İslâm âliminin, Allah'ın emirlerini çiğneyen yöneticilere yaltaklık eden İsrailoğulları âlimlerinden ayrı bir özellik taşıması, İslâmî izzetin gereğidir. Bu tavır İslâm âliminin takınması gereken bir tavırdır. İmam-ı Â'zam Ebû Hanîfe, İmam Ahmed İbn Hanbel gibi vb. âlimlerin tavrı ve hassasiyeti bu idi.
İslâm âlimi, hevâ ve hevesine uyup kendi arzuları istikametinde dîne ilâvelerde bulunan kimse değildir.
İslâm, âlime büyük değer vermiştir. İslâm, âlimin izzet ve haysiyetini korumuş ve ona gereken mevkîi vermiştir.
"...Allah'ın kulları arasında ondan en çok korkan âlimlerdir."
(Fâtır: 35/28).
"Bilmiyorsanız ilim erbâbına sorunuz."
(en-Nahl: 16/43.)
Bu ayetlerde Kur'an'ın âlimler hakkındaki hükmü en açık bir şekilde belirtilmiştir.
Hz.
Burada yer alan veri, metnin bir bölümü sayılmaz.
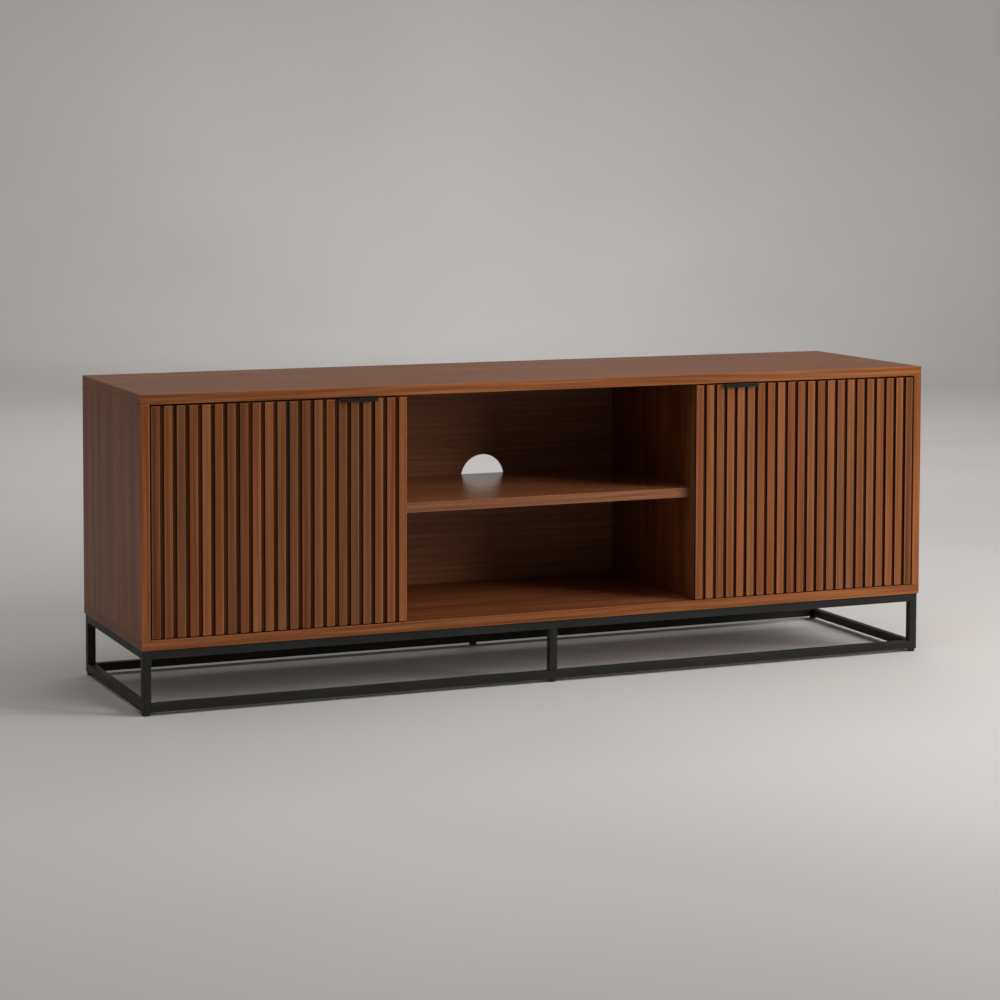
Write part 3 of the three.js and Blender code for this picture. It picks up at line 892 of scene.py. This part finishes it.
def soft_light(name, at, target, size, power, spread=180):
    """A rectangular lamp aimed at a point, hidden from the camera and from glossy reflections."""
    data = bpy.data.lights.new(name, "AREA")
    data.shape, data.size, data.size_y = "RECTANGLE", *size
    data.energy, data.spread = power, math.radians(spread)
    lamp = bpy.data.objects.new(name, data)
    lamp.location = at
    lamp.rotation_euler = (Vector(target) - Vector(at)).to_track_quat("-Z", "Y").to_euler()
    lamp.visible_camera = False
    lamp.visible_glossy = False
    bpy.context.scene.collection.objects.link(lamp)


def make_lights():
    """A large key from the front right, weak fills, and washes over the floor and the wall."""
    soft_light("key", (2.65, -2.4, 1.5), (0, 0, 0.3), (1.4, 2.3), 65, 120)
    soft_light("side", (3.2, -0.5, 1.5), (0, 0, 0.2), (1.2, 1.2), 16)
    soft_light("top", (-0.4, -1.1, 3.8), (-0.4, -1.1, 0), (3.0, 1.8), 17)
    soft_light("floor_wash", (1.5, 2.9, 3.4), (2.0, 4.4, 0), (3.2, 2.0), 70)
    soft_light("front_wash", (-0.5, -0.95, 2.6), (-0.5, -0.95, 0), (2.2, 0.4), 0.6, 50)
    soft_light("wall_wash", (2.4, 5.6, 2.2), (3.7, 9.6, 1.6), (1.2, 0.9), 34)
    world = bpy.data.worlds.new("studio")
    bpy.context.scene.world = world
    world.use_nodes = True
    sky = world.node_tree.nodes["Background"]
    sky.inputs["Color"].default_value = (1.0, 0.985, 0.97, 1)
    sky.inputs["Strength"].default_value = 0.44


def make_camera():
    """The camera, from its place, its three turns, its lens and its vertical shift."""
    yaw, pitch, roll = CAMERA_YAW, CAMERA_PITCH, CAMERA_ROLL
    flat = Vector((math.sin(yaw), math.cos(yaw), 0))
    forward = math.cos(pitch) * flat - Vector((0, 0, math.sin(pitch)))
    level = Vector((math.cos(yaw), -math.sin(yaw), 0))
    above = level.cross(forward)
    right = math.cos(roll) * level + math.sin(roll) * above
    up = -math.sin(roll) * level + math.cos(roll) * above
    camera = bpy.data.objects.new("camera", bpy.data.cameras.new("camera"))
    axes = Matrix((right, up, -forward)).transposed()
    camera.matrix_world = Matrix.Translation(CAMERA_AT) @ axes.to_4x4()
    camera.data.sensor_width = 36
    camera.data.lens = CAMERA_LENS
    camera.data.shift_y = CAMERA_SHIFT
    camera.data.clip_end = 60
    bpy.context.scene.collection.objects.link(camera)
    bpy.context.scene.camera = camera


make_boards()
make_back()
for door_side, _ in HANDS:
    make_slats(door_side)
    make_door_board(door_side)
    make_handle(door_side)
    for door_level, direction in (("top", 1), ("bottom", -1)):
        make_pivot(door_side, door_level, direction)
        make_bush(door_side, door_level, direction)
    make_catch(door_side)
make_base()
for door_side, hand in HANDS:
    for spot, inward in (("outer", -hand), ("inner", hand)):
        for pin_row in ROWS:
            make_shelf_pin(door_side, spot, pin_row, inward)
make_back_screws()
make_pull_screws()
make_stage()
make_lights()
make_camera()
bpy.context.scene.view_settings.view_transform = "Standard"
Peygamber (s.a.s.), âlimleri birçok hadislerinde övmüştür. En çok övdüğü âlimler ise ilimleriyle amel edenler olmuştur. (Dârimî, Mukaddime, 27.)
İnsanları ilimleriyle irşâd edip, onlara ilmini duyuran kimseyi Allah toplum içinde sözü dinlenir kimse kılar.
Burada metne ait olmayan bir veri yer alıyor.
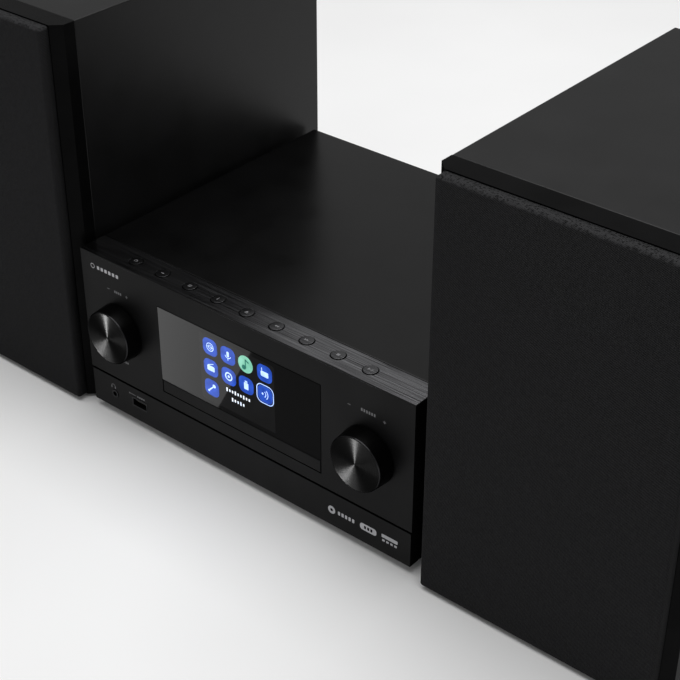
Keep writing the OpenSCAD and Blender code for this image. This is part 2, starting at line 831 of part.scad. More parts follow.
grille_frame(right);  // right_grille_frame
grille_cloth(right);  // right_grille_cloth
woofer_frame(right);  // right_woofer_frame
woofer_cone(right);  // right_woofer_cone
tweeter(right);  // right_tweeter
port_tube(right);  // right_port_tube
terminal_plate(right);  // right_terminal_plate
speaker_feet(right);  // right_feet
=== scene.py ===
"""Looks of the mini hifi system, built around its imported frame. Metres, front towards -Y, +Z up."""
import json
import math

import bmesh
import bpy
from mathutils import Euler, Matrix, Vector

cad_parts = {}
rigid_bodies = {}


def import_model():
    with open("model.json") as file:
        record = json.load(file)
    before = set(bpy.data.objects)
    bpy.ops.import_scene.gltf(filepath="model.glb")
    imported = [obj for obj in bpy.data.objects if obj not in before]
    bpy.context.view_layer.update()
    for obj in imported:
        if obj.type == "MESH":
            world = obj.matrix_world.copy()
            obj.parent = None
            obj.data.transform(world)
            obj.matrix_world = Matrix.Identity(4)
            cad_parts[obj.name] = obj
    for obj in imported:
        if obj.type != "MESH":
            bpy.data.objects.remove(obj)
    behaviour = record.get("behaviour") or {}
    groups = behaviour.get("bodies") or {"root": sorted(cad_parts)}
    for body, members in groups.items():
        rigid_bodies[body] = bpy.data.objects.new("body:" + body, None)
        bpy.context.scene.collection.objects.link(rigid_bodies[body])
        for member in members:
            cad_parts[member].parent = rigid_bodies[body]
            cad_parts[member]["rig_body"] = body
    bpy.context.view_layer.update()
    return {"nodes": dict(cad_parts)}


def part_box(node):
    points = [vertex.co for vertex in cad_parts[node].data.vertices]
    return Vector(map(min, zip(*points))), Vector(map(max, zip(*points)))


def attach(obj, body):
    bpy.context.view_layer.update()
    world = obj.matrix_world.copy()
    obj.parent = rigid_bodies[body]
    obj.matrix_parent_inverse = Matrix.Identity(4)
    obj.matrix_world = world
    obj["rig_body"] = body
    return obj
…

(Ahmed b. Hanbel, Müsned, II, 162, 223-224.)
Buna karşılık ilmiyle dünyaya talip olan âlimler de yine Rasûlullah tarafından yerilmiştir.
(Tirmizî, İlim, 6.)
Müslüman daima Hz. Peygamber'in dua buyurduğu gibi, Allah'tan dünya ve ahiretine yararlı bir ilim ister.
(Müslim, Zikir, 73; Ebû Dâvud, Vitir, 32; İbn Mâce, Mukaddime, 23.)
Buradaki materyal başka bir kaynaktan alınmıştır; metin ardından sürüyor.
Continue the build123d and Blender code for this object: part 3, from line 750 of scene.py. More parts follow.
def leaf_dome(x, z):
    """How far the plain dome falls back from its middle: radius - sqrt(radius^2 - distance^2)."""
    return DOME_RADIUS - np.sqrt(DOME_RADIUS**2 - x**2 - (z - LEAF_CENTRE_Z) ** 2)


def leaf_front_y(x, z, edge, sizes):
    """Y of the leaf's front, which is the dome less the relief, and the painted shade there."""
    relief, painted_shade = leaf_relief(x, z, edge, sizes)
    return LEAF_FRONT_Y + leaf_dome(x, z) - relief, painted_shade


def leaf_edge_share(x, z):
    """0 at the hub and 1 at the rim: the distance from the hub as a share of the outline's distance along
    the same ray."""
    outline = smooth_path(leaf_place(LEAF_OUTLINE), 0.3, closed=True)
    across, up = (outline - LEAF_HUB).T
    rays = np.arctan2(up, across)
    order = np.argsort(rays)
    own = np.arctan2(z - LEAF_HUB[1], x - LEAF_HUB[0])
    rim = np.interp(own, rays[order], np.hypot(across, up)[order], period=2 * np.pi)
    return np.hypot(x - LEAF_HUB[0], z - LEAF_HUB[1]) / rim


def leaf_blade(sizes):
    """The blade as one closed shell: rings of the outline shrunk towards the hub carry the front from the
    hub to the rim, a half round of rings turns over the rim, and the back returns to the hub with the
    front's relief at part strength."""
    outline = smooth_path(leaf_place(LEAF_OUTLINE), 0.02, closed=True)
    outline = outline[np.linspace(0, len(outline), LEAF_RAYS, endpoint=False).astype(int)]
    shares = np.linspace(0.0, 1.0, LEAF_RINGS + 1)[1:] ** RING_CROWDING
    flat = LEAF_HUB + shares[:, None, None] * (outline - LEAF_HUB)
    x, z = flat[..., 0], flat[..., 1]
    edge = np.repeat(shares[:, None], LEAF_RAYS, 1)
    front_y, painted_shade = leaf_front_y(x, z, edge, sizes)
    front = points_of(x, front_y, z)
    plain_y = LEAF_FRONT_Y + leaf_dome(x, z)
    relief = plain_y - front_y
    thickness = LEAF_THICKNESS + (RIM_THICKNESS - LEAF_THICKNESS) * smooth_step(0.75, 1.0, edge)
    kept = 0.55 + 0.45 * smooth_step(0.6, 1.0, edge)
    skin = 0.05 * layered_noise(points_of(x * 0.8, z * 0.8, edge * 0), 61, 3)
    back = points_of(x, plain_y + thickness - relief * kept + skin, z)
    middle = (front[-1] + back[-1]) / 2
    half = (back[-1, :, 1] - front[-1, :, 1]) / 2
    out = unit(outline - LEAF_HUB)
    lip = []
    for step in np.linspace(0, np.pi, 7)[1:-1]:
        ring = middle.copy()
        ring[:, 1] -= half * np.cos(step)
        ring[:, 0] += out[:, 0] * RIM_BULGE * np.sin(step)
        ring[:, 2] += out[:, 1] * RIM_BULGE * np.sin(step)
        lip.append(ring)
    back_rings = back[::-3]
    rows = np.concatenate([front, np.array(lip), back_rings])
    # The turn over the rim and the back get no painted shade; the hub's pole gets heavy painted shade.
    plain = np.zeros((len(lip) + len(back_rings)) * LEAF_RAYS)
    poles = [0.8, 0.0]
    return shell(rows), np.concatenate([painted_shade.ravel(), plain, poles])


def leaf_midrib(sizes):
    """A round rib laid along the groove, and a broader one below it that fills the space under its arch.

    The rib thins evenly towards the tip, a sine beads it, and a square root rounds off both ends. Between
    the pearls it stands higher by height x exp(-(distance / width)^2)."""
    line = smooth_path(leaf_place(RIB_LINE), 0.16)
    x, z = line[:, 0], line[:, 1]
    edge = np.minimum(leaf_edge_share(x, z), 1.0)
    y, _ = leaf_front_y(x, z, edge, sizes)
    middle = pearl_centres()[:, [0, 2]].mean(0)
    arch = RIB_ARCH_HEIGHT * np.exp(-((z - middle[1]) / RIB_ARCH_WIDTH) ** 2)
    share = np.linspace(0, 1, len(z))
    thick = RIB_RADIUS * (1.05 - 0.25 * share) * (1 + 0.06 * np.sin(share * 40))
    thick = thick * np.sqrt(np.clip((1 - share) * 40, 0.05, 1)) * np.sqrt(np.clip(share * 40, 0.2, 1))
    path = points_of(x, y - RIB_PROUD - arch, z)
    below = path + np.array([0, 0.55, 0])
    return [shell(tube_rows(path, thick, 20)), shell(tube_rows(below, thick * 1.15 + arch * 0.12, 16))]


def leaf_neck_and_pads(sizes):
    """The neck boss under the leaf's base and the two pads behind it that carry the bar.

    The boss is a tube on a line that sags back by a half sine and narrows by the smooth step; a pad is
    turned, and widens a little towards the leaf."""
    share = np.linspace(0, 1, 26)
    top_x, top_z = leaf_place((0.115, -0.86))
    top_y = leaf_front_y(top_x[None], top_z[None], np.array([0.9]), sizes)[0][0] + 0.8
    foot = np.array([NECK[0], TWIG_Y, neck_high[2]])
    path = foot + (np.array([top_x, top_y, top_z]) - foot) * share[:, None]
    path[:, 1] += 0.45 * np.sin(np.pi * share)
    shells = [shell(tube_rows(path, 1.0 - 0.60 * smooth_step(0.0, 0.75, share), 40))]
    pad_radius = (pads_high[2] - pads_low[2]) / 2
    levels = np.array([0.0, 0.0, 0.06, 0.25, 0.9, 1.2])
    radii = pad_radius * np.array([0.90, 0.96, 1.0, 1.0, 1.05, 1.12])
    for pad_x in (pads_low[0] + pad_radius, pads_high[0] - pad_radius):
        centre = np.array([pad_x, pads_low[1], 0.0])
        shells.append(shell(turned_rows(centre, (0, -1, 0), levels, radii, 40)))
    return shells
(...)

İnsanların en hayırlıları âlimlerin en hayırlılarıdır.
(Dârimî, Mukaddime, 34, 55.)
"Âlimler peygamberlerin vârisleridir"
(Buhârî, İlim, 10; Ebû Dâvud, İlim, 1; İbn Mâce, Mukaddime, 17.)
Rasûlullah âlimlerin toplumu yönlendirme hususunda peygamberlere vekil ve halef olduklarını beyan etmiştir.
İlmî bir seviyeye sahip olan âlime, Allah katındaki değerinden dolayı itaat, Allah'ın emrine itaattir.
Hak yolda ve hayra götüren bir hususta âlimin yaptığı tavsiyeye uymak mü’minler için farzdır. Bu farziyet ancak âlim, Allah'ın razı olduğu bir hususu tavsiye ederse söz konusudur.
Allah'ın razı olmadığı ve Allah'ın emretmediği, dinde olmayan bir bid'atı tavsiye eden âlimin tavsiyesine uyulmaz. Böyle bir bid'ate çağrıldığında reddetmek ise mü’min için farzdır. İslâm'da olmayan bir hususu dine sokmak ve kendinden bir hüküm koymak Rububiyyet iddiasında bulunmak demektir.
Allah'ın emir ve yasakları dışına çıkıp İslâm dışı tâğûtî nizamları uygun görerek tâğûtî nizamlara yapışmak nasıl küfür ise, âlimlerin hevâ ve heveslerine uyarak koydukları hüküm ve gösterdikleri gayr-i İslâmî yol ve ibadetlere yönelmek ve bu ibadetleri dinden kabul etmek de küfürdür.
Bu duruma göre İslâm âlimi, toplumu yönlendiren ve Allah'ın hükümlerinin uygulanmasında titizlik gösteren bir rehberdir.
Âlimler, ilimlerinin gereği olarak toplum içindeki görev ve fonksiyonlarını daima hatırlamak zorundadırlar. Ümmetler, âlimlerinin doğru yolunu izledikleri ve doğru yolda oldukları müddetçe ayakta kalırlar.